Teriyaki Salmon

serves 4


  • 2cm piece of fresh root ginger, finely diced
  • 2 garlic cloves, peeled & finely sliced
  • 3 tbsp soy sauce
  • 2 tbsp maple syrup
  • 1 tbsp mirin (rice wine)
  • Olive oil
  • 4 salmon fillets (~500g total)
  • Sea salt & freshly ground pepper

  1. Put ginger & garlic into a bowl and mix with the soy sauce, maple sysrup, mirin and a drizzle of olive oil
  2. Place the salmon fillets in a dish, season with salt & pepper, and pour the dressing over the. Cover with cling film and set aside in the fridge to marinate for up to 2 hours, but at least 20 minutes.
  3. Place a large frying pan over a meadium heat and add a dash of oil.
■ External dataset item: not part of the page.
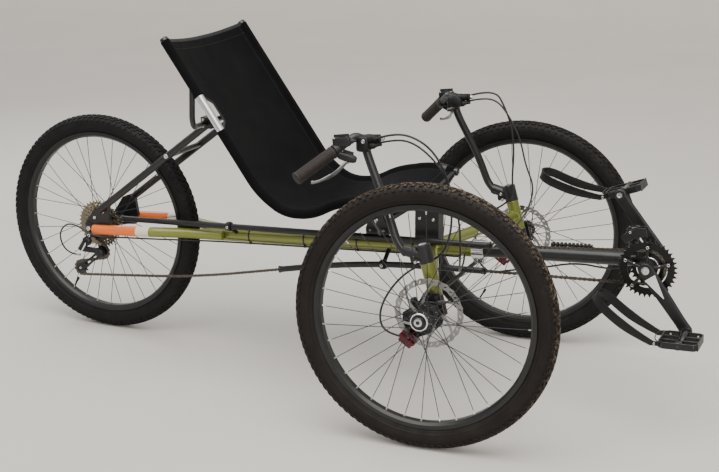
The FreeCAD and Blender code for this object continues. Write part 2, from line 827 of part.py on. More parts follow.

When hot, add the salmon, skin side down, reserving the marinade. Cook for 2 minutes, then pour in the reserved marinade and cook for a further minute or so, until the salmon fillets are opaque halfway up the sides. Turn them over and cook on the other side for 3-4 minutes, basting with the sauce so that the salmon is well coated. Add a splash of water if the sauce is too thick.
  4. Serve the salmon fillets on individual plates spooning over any teriyaki sauce left in the pan.